El Ejecutivo enfrenta una nueva crisis. Como si los retos que plantean la pandemia y la reactivación económica –además de la creciente conflictividad social y el deterioro en las expectativas ciudadanas– no fueran suficientes desafíos, se ha creado una justificada controversia en torno de los cambios en las Fuerzas Armadas. El tema no es menor y, lamentablemente, evidencia un patrón que debería corregirse con prontitud y decisión.
Entre los progresos institucionales de los últimos años se cuenta el comportamiento democrático que ha exhibido el mundo castrense, algo que contrasta con lo sucedido en décadas previas. Este rol, sin embargo, no las ha privado de tener un innegable peso político.
Como bien señala Omar Awapara, las Fuerzas Armadas han dejado de ser deliberantes –como lo fueron durante la mayor parte del siglo XX– para pasar a ser dirimentes (El Comercio, 10/11/2021), como lo evidenciaron los sucesos de setiembre del 2019 (disolución del Congreso por parte del presidente Martín Vizcarra) y noviembre del 2020 (vacancia de Vizcarra, y posterior y forzada renuncia del breve Manuel Merino), cuando los actores políticos recurrieron a los cuarteles en búsqueda de apoyo. Una foto o una llamada eran recursos de los que se echaba mano, sin pensar en los desenlaces que podrían darse.

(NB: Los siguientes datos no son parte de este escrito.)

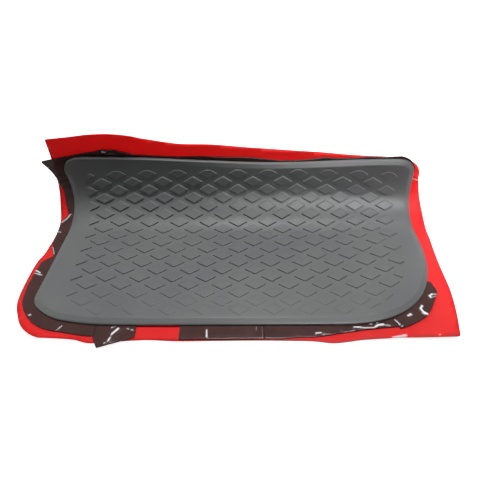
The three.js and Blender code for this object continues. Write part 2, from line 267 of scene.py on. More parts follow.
def smooth_step(value):
    """Rises smoothly from 0 to 1 as the value does."""
    t = np.clip(value, 0, 1)
    return t * t * (3 - 2 * t)


def ring_faces(lower, upper, count):
    """Four-sided faces between two rings of points, given the first point's number in each."""
    return [(lower + i, lower + (i + 1) % count, upper + (i + 1) % count, upper + i) for i in range(count)]


rim_outline = evenly(mat_outline, rim_spacing)
rim_count = len(rim_outline)
mat_points = []
mat_faces = []
for depth, drop in rim_profile:
    ring = drawn_in(rim_outline, depth)
    near_back = smooth_step((ring[:, 1] - soft_from_s) / soft_over_s)
    near_left = smooth_step((soft_from_x - ring[:, 0]) / soft_over_x)
    bevel = 1 - back_left_softening * near_back * near_left
    drops = drop * (bevel if drop <= lowest_bevel_drop else np.ones(rim_count))
    mat_points += [(x, s, mat_top - d) for (x, s), d in zip(ring, drops)]
for step in range(len(rim_profile) - 1):
    mat_faces += ring_faces(step * rim_count, (step + 1) * rim_count, rim_count)
print("rim rings:", len(rim_profile), "of", rim_count, "points")

# %% [markdown]
# The studs stand in staggered rows. Where the field ends, its border cuts the outer ones off straight, as
# the mould does. Each stud's outline is the part of a diamond inside the field, with its corners eased.

# %% One stud's outline
stud_half_length, stud_half_depth = 8.7, 5.25
stud_corner, most_of_side = 0.6, 0.4
smallest_stud = 9.0
smallest_side = 0.4


def clipped_by(polygon, border):
    """The part of a polygon inside a convex anticlockwise border."""
    for start, end in zip(border, np.roll(border, -1, axis=0)):
        along = end - start
        side = along[0] * (polygon[:, 1] - start[1]) - along[1] * (polygon[:, 0] - start[0])
        kept = []
        for i, here in enumerate(polygon):
            j = (i + 1) % len(polygon)
            if side[i] >= 0:
                kept.append(here)
            if side[i] * side[j] < 0:
                kept.append(here + (polygon[j] - here) * side[i] / (side[i] - side[j]))
        if len(kept) < 3:
            return None
        polygon = np.array(kept)
    return polygon


def area_of(polygon):
    """The area of an anticlockwise polygon."""
    x, s = polygon.T
    return (x * np.roll(s, -1) - s * np.roll(x, -1)).sum() / 2


def stud_outline(x, s):
    """A stud's rounded outline, or None where too little of it is inside the field."""
    diamond = np.array([
        [x + stud_half_length, s],
        [x, s + stud_half_depth],
        [x - stud_half_length, s],
        [x, s - stud_half_depth],
    ])
    polygon = clipped_by(diamond, stud_field)
    if polygon is None or area_of(polygon) < smallest_stud:
        return None
    steps = np.linalg.norm(polygon - np.roll(polygon, 1, axis=0), axis=1)
    polygon = polygon[steps > smallest_side]
    sides = np.linalg.norm(polygon - np.roll(polygon, -1, axis=0), axis=1)
    reach = [min(stud_corner, most_of_side * min(sides[i - 1], sides[i])) for i in range(len(polygon))]
    return rounded([[*p, r] for p, r in zip(polygon, reach)], steps=3)

# %% [markdown]
# The studs are low diamonds with slightly sloping sides and a small fillet at the root. Their profile is
# written as steps inwards and upwards from the outline. On the real mat the first rows stand out less than
# the others, and so does the last row, so the height fades towards both.

# %% The field of studs
stud_profile = [
    (-0.3, 0.0), (0.0, 0.0), (0.12, 0.07), (0.2, 0.25), (0.34, 0.98), (0.42, 1.14), (0.6, 1.2), (1.3, 1.22),
]
stud_crown = 0.03
front_stud_height, front_fade_length = 0.35, 30.0
back_stud_height, back_fade_start, back_fade_length = 0.45, field_back - 10, 8.0
stud_inset_unit = 4.5
stud_rows, first_column, last_column = 24, -7, 6
stud_outlines = []


def stepped_in(outline, inset):
    """A stud's outline drawn towards its middle."""
    middle = outline.mean(axis=0)
    return middle + (outline - middle) * (1 - inset / stud_inset_unit)


def height_share(s):
    """How much of the full height a stud has, by its distance from the front."""
    front_share = blend(front_stud_height, 1, smooth_step((s - first_row) / front_fade_length))
    return front_share * blend(1, back_stud_height, smooth_step((s - back_fade_start) / back_fade_length))


for row in range(stud_rows):
    for column in range(first_column, last_column + 1):
        x = (column + (row % 2) / 2) * stud_pitch
        outline = stud_outline(x, first_row + row * stud_row_spacing)
        if outline is not None:
            stud_outlines.append(outline)
stud_borders = [stepped_in(outline, stud_profile[0][0]) for outline in stud_outlines]
print("studs:", len(stud_outlines))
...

Debe recordarse, además, que el respaldo ciudadano a las Fuerzas Armadas en el Perú es alto, si se compara con el de otras instituciones. Para el 2019, el Latin American Public Opinion Project de la Universidad de Vanderbilt (Lapop) reportaba una confianza del 58,7%, muy por encima del presidente (43,4%; Vizcarra era muy popular en esos tiempos) y del siempre relegado Congreso (20,9%; entonces cargando varios pasivos). Esta buena posición en la opinión pública puede graficar la sensibilidad que tiene su manoseo.
Es la segunda vez que el gobierno de Pedro Castillo enfrenta una crisis con el mundo militar. Lo hace dotado del concurso de Walter Ayala, un ministro que llegó con poco conocimiento sobre este sensible sector y que no ha podido gestionarlo adecuadamente. El incidente que comprometió al breve canciller Héctor Béjar, que involucró a la Marina, terminó con su rápida salida.
La partida de Ayala está tardando, pero lo más probable es que tenga los días contados, sea por acción del Legislativo (a través de una censura) o de un dubitativo mandatario, que tiene la voluntad del ministro por irse desde el lunes 8 de noviembre. Al cierre de esta columna, se desconocía el futuro del ministro. De ser removido, la identidad de su sucesor será clave para identificar hacia dónde va el Ejecutivo: si gana espacio en el Gabinete la primera ministra Mirtha Vásquez o si algún otro actor cobra fuerza ante el creciente distanciamiento del ala dura de Perú Libre.
Lo peor de la crisis sobre los ascensos en las Fuerzas Armadas es que evidencia un comportamiento tóxico en cuanto a la institucionalidad del país en su conjunto, al ponerla por debajo de intereses particulares. Este hecho avizora un legado complicado y anuncia tiempos complejos en el debilitado equilibrio político. El desenlace solo se conocerá conforme la información se vaya acumulando y bien podría estar animando una crisis presidencial de consecuencias mayores. Difícilmente, el balance presentando por el presidente ayer en Ayacucho ponga la crisis en segundo plano.
Así pues, el desorden generado en torno de los ascensos militares recuerda a personajes de las viejas y recordadas jornadas humorísticas de la televisión peruana de la década de 1980. El apellido Pacheco hoy se refiere a un secretario y no a un guachimán y el influyente doctor Chantada –al que siempre se refería con frecuencia Alex Valle– parece haber sido reemplazado por un atribulado profesor.